*Problem requirements*.
Verbatim output of all the material below is required.
>>>
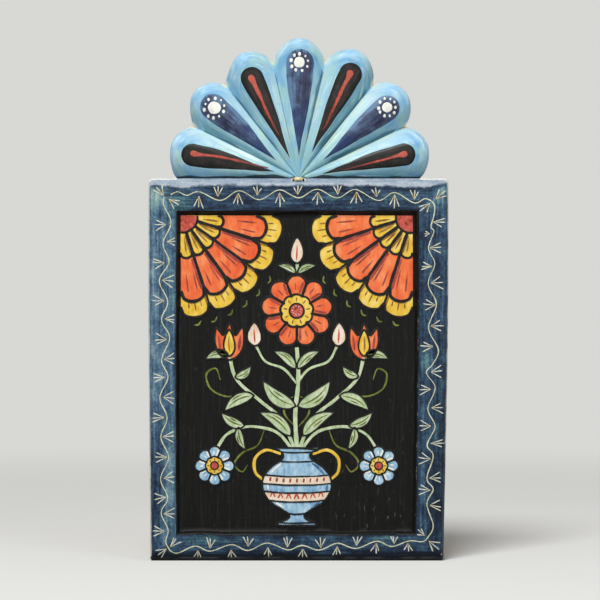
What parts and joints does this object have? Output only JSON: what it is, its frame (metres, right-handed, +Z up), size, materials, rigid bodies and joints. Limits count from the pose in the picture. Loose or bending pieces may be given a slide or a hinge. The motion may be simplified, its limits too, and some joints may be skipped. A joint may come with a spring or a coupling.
{
  "type": "wooden retablo",
  "caption": "Upright carved and painted wooden panel with a raised border, a sunk picture field, a lobed shell crest and a leather hanging lace behind.",
  "frame": {"origin": "middle of the panel's foot, on the surface it stands on and midway through the board", "axes": "+Z up the panel towards the crest, +X to the right as the painted front is seen, the front faces -Y"},
  "size_m": [0.1608, 0.0259, 0.2804],
  "materials": {
    "board_blue": "mottled indigo paint over gesso on pine, satin varnish, bare pine behind",
    "crest_sky": "sky-blue and turquoise brushed paint over gesso on pine, satin varnish",
    "field_black": "black brushed paint, satin varnish",
    "line_cream": "fine cream brush lines",
    "paint_black": "black brush paint",
    "paint_navy": "dark blue brush paint",
    "paint_white": "white dots of paint",
    "paint_red": "red brush paint",
    "paint_orange": "orange-red brush paint",
    "paint_yellow": "yellow brush paint",
    "paint_green": "pale green brush paint",
    "paint_pale_blue": "pale blue brush paint",
    "bare_pine": "bare planed pine",
    "dowel_beech": "bare beech",
    "lace_leather": "pale natural leather"
  },
  "bodies": {
    "root": {"panel_board": "board_blue", "crest_shell": "crest_sky", "crest_dowel_left": "dowel_beech", "crest_dowel_right": "dowel_beech", "lace_stitch": "lace_leather", "lace_loop_left": "lace_leather", "lace_loop_right": "lace_leather", "lace_knot": "lace_leather"}
  },
  "joints": []
}
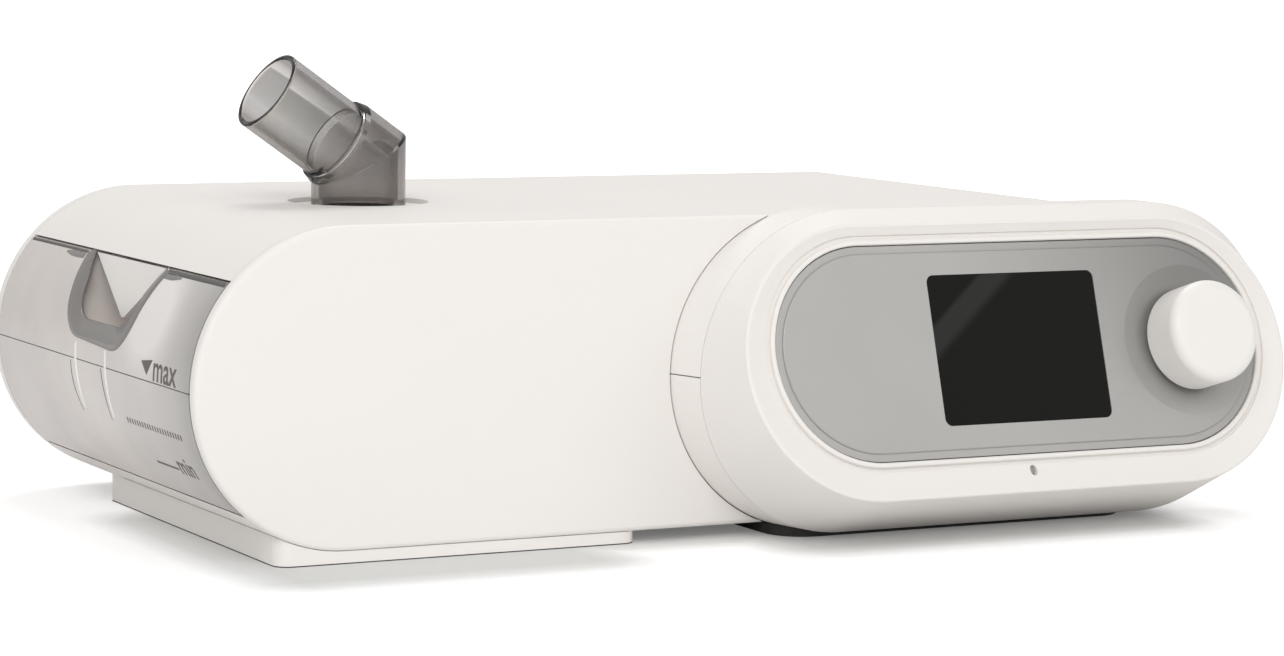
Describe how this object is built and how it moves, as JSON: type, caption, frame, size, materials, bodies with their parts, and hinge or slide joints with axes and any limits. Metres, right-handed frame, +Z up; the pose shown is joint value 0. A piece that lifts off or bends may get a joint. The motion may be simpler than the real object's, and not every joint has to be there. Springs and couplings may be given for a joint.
{
  "type": "cpap machine",
  "caption": "Bedside CPAP breathing machine with a slide-out clear water tank, a swivelling smoke-clear outlet elbow, a tilted control pod with display and a push-and-turn knob.",
  "frame": {"origin": "middle of the footprint box, on the table under the feet", "axes": "+X to the right seen from the front, +Y to the back, +Z up; the control pod faces -Y"},
  "size_m": [0.307, 0.1972, 0.121],
  "materials": {
    "white_shell": "fine satin moulded",
    "white_knob": "satin moulded",
    "grey_panel": "satin painted",
    "display_black": "polished",
    "sensor_window": "polished",
    "smoke_clear": "clear smoke-grey moulded",
    "tank_clear": "clear moulded",
    "dark_rubber": "matte",
    "grey_silicone": "matte",
    "steel": "brushed",
    "heater_metal": "turned",
    "liner_grey": "moulded",
    "black_plastic": "moulded",
    "blower_grey": "moulded",
    "motor_metal": "coated",
    "board_green": "solder mask",
    "filter_foam": "open foam"
  },
  "bodies": {
    "housing": {"upper_housing": "white_shell", "lower_housing": "white_shell", "front_fascia": "white_shell", "rear_cover": "white_shell", "housing_screws": "steel", "humidifier_base": "white_shell", "rubber_feet": "dark_rubber", "pod_foot": "dark_rubber", "humidifier_bay": "liner_grey", "heater_plate": "heater_metal", "heater_insulator": "liner_grey", "outlet_seal": "grey_silicone", "inlet_seal": "grey_silicone", "blower_lower": "blower_grey", "blower_upper": "blower_grey", "blower_motor": "motor_metal", "blower_mounts": "grey_silicone", "air_filter": "filter_foam", "power_socket": "black_plastic", "main_board": "board_green", "board_screws": "steel", "front_bezel": "white_shell", "light_sensor_lens": "sensor_window", "control_panel": "grey_panel", "display_window": "display_black", "lcd_module": "motor_metal", "control_board": "board_green", "encoder_body": "black_plastic"},
    "elbow": {"outlet_elbow": "smoke_clear", "elbow_o_ring": "grey_silicone"},
    "tank": {"water_tub": "tank_clear", "tank_base_plate": "steel", "tank_gasket": "grey_silicone", "tank_lid": "tank_clear", "latch_pin": "steel"},
    "latch": {"latch_tab": "white_shell"},
    "fan": {"impeller": "blower_grey", "motor_shaft": "steel"},
    "filter_lid": {"filter_cover": "white_shell"},
    "knob_stem": {"encoder_plunger": "black_plastic"},
    "knob": {"encoder_shaft": "steel", "control_knob": "white_knob"}
  },
  "joints": [
    {"name": "elbow_swivel", "type": "hinge", "parent": "housing", "child": "elbow", "pos_m": [-0.0793, 0.02121, 0.0815], "axis": [0, 0, 1], "continuous": true},
    {"name": "tank_slide", "type": "slide", "parent": "housing", "child": "tank", "axis": [-1, 0, 0], "range_m": [0, 0.12]},
    {"name": "latch_press", "type": "hinge", "parent": "tank", "child": "latch", "pos_m": [-0.13947, 0.01901, 0.06692], "axis": [0, -1, 0], "range_deg": [0, 8], "stiffness_Nm_per_rad": 0.05},
    {"name": "fan_spin", "type": "hinge", "parent": "housing", "child": "fan", "pos_m": [-0.0015, 0.03501, 0.0423], "axis": [0, 0, 1], "continuous": true},
    {"name": "filter_pull", "type": "slide", "parent": "housing", "child": "filter_lid", "axis": [0, 1, 0], "range_m": [0, 0.014]},
    {"name": "knob_push", "type": "slide", "parent": "housing", "child": "knob_stem", "axis": [0, 0.9558, -0.294], "range_m": [0, 0.001], "stiffness_N_per_m": 900},
    {"name": "knob_turn", "type": "hinge", "parent": "knob_stem", "child": "knob", "pos_m": [0.11335, -0.08352, 0.05], "axis": [0, -0.9558, 0.294], "continuous": true}
  ]
}
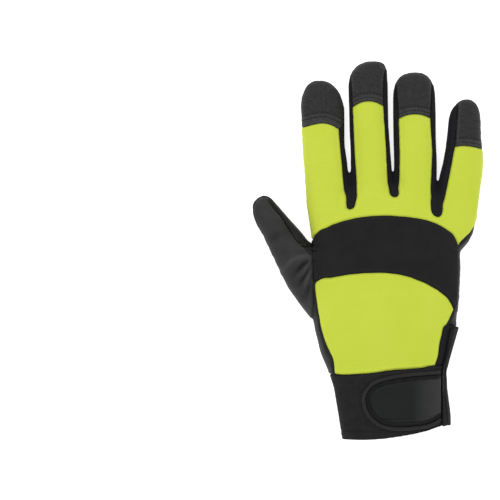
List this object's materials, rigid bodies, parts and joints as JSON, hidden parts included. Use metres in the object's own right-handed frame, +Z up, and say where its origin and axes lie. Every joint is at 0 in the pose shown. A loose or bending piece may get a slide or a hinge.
<<<
*Answer in full*.
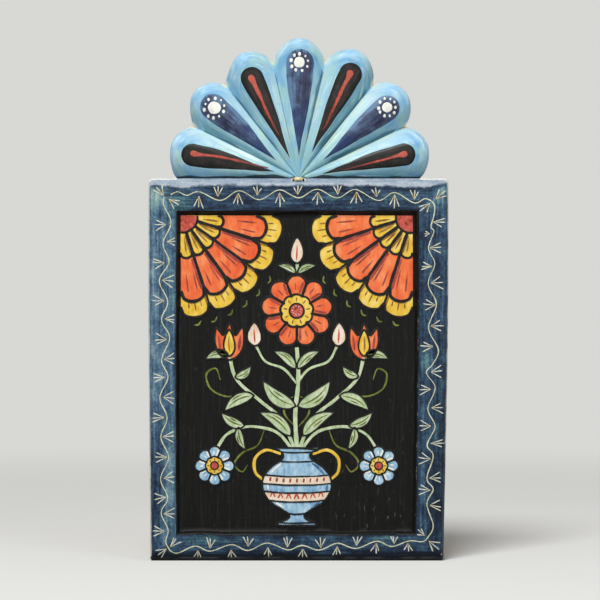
What parts and joints does this object have? Output only JSON: what it is, its frame (metres, right-handed, +Z up), size, materials, rigid bodies and joints. Limits count from the pose in the picture. Loose or bending pieces may be given a slide or a hinge. The motion may be simplified, its limits too, and some joints may be skipped. A joint may come with a spring or a coupling.
{
  "type": "wooden retablo",
  "caption": "Upright carved and painted wooden panel with a raised border, a sunk picture field, a lobed shell crest and a leather hanging lace behind.",
  "frame": {"origin": "middle of the panel's foot, on the surface it stands on and midway through the board", "axes": "+Z up the panel towards the crest, +X to the right as the painted front is seen, the front faces -Y"},
  "size_m": [0.1608, 0.0259, 0.2804],
  "materials": {
    "board_blue": "mottled indigo paint over gesso on pine, satin varnish, bare pine behind",
    "crest_sky": "sky-blue and turquoise brushed paint over gesso on pine, satin varnish",
    "field_black": "black brushed paint, satin varnish",
    "line_cream": "fine cream brush lines",
    "paint_black": "black brush paint",
    "paint_navy": "dark blue brush paint",
    "paint_white": "white dots of paint",
    "paint_red": "red brush paint",
    "paint_orange": "orange-red brush paint",
    "paint_yellow": "yellow brush paint",
    "paint_green": "pale green brush paint",
    "paint_pale_blue": "pale blue brush paint",
    "bare_pine": "bare planed pine",
    "dowel_beech": "bare beech",
    "lace_leather": "pale natural leather"
  },
  "bodies": {
    "root": {"panel_board": "board_blue", "crest_shell": "crest_sky", "crest_dowel_left": "dowel_beech", "crest_dowel_right": "dowel_beech", "lace_stitch": "lace_leather", "lace_loop_left": "lace_leather", "lace_loop_right": "lace_leather", "lace_knot": "lace_leather"}
  },
  "joints": []
}
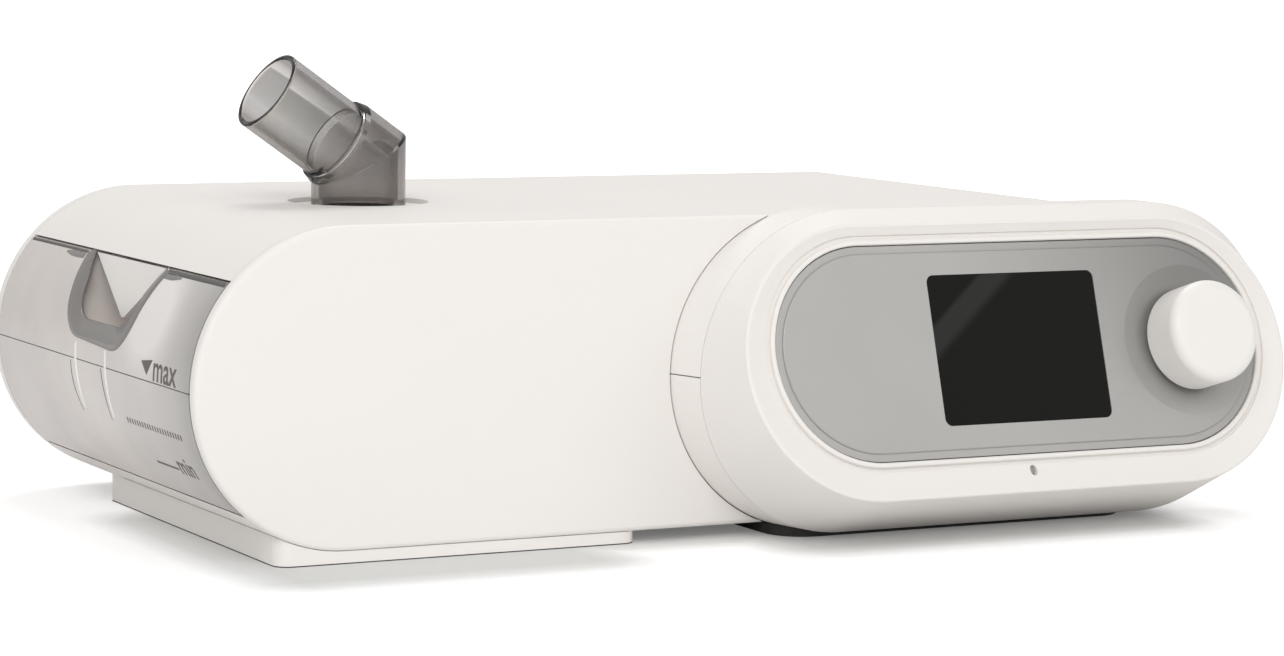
Describe how this object is built and how it moves, as JSON: type, caption, frame, size, materials, bodies with their parts, and hinge or slide joints with axes and any limits. Metres, right-handed frame, +Z up; the pose shown is joint value 0. A piece that lifts off or bends may get a joint. The motion may be simpler than the real object's, and not every joint has to be there. Springs and couplings may be given for a joint.
{
  "type": "cpap machine",
  "caption": "Bedside CPAP breathing machine with a slide-out clear water tank, a swivelling smoke-clear outlet elbow, a tilted control pod with display and a push-and-turn knob.",
  "frame": {"origin": "middle of the footprint box, on the table under the feet", "axes": "+X to the right seen from the front, +Y to the back, +Z up; the control pod faces -Y"},
  "size_m": [0.307, 0.1972, 0.121],
  "materials": {
    "white_shell": "fine satin moulded",
    "white_knob": "satin moulded",
    "grey_panel": "satin painted",
    "display_black": "polished",
    "sensor_window": "polished",
    "smoke_clear": "clear smoke-grey moulded",
    "tank_clear": "clear moulded",
    "dark_rubber": "matte",
    "grey_silicone": "matte",
    "steel": "brushed",
    "heater_metal": "turned",
    "liner_grey": "moulded",
    "black_plastic": "moulded",
    "blower_grey": "moulded",
    "motor_metal": "coated",
    "board_green": "solder mask",
    "filter_foam": "open foam"
  },
  "bodies": {
    "housing": {"upper_housing": "white_shell", "lower_housing": "white_shell", "front_fascia": "white_shell", "rear_cover": "white_shell", "housing_screws": "steel", "humidifier_base": "white_shell", "rubber_feet": "dark_rubber", "pod_foot": "dark_rubber", "humidifier_bay": "liner_grey", "heater_plate": "heater_metal", "heater_insulator": "liner_grey", "outlet_seal": "grey_silicone", "inlet_seal": "grey_silicone", "blower_lower": "blower_grey", "blower_upper": "blower_grey", "blower_motor": "motor_metal", "blower_mounts": "grey_silicone", "air_filter": "filter_foam", "power_socket": "black_plastic", "main_board": "board_green", "board_screws": "steel", "front_bezel": "white_shell", "light_sensor_lens": "sensor_window", "control_panel": "grey_panel", "display_window": "display_black", "lcd_module": "motor_metal", "control_board": "board_green", "encoder_body": "black_plastic"},
    "elbow": {"outlet_elbow": "smoke_clear", "elbow_o_ring": "grey_silicone"},
    "tank": {"water_tub": "tank_clear", "tank_base_plate": "steel", "tank_gasket": "grey_silicone", "tank_lid": "tank_clear", "latch_pin": "steel"},
    "latch": {"latch_tab": "white_shell"},
    "fan": {"impeller": "blower_grey", "motor_shaft": "steel"},
    "filter_lid": {"filter_cover": "white_shell"},
    "knob_stem": {"encoder_plunger": "black_plastic"},
    "knob": {"encoder_shaft": "steel", "control_knob": "white_knob"}
  },
  "joints": [
    {"name": "elbow_swivel", "type": "hinge", "parent": "housing", "child": "elbow", "pos_m": [-0.0793, 0.02121, 0.0815], "axis": [0, 0, 1], "continuous": true},
    {"name": "tank_slide", "type": "slide", "parent": "housing", "child": "tank", "axis": [-1, 0, 0], "range_m": [0, 0.12]},
    {"name": "latch_press", "type": "hinge", "parent": "tank", "child": "latch", "pos_m": [-0.13947, 0.01901, 0.06692], "axis": [0, -1, 0], "range_deg": [0, 8], "stiffness_Nm_per_rad": 0.05},
    {"name": "fan_spin", "type": "hinge", "parent": "housing", "child": "fan", "pos_m": [-0.0015, 0.03501, 0.0423], "axis": [0, 0, 1], "continuous": true},
    {"name": "filter_pull", "type": "slide", "parent": "housing", "child": "filter_lid", "axis": [0, 1, 0], "range_m": [0, 0.014]},
    {"name": "knob_push", "type": "slide", "parent": "housing", "child": "knob_stem", "axis": [0, 0.9558, -0.294], "range_m": [0, 0.001], "stiffness_N_per_m": 900},
    {"name": "knob_turn", "type": "hinge", "parent": "knob_stem", "child": "knob", "pos_m": [0.11335, -0.08352, 0.05], "axis": [0, -0.9558, 0.294], "continuous": true}
  ]
}
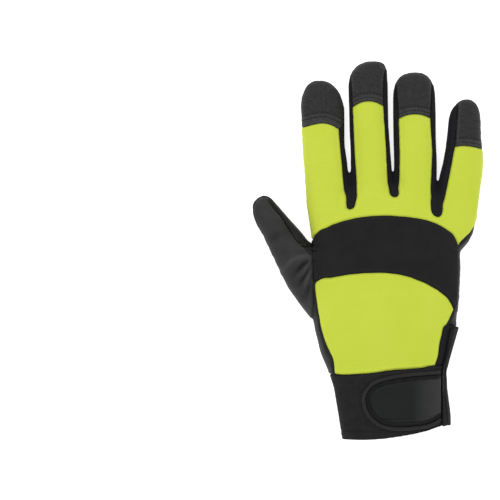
List this object's materials, rigid bodies, parts and joints as JSON, hidden parts included. Use metres in the object's own right-handed frame, +Z up, and say where its origin and axes lie. Every joint is at 0 in the pose shown. A loose or bending piece may get a slide or a hinge.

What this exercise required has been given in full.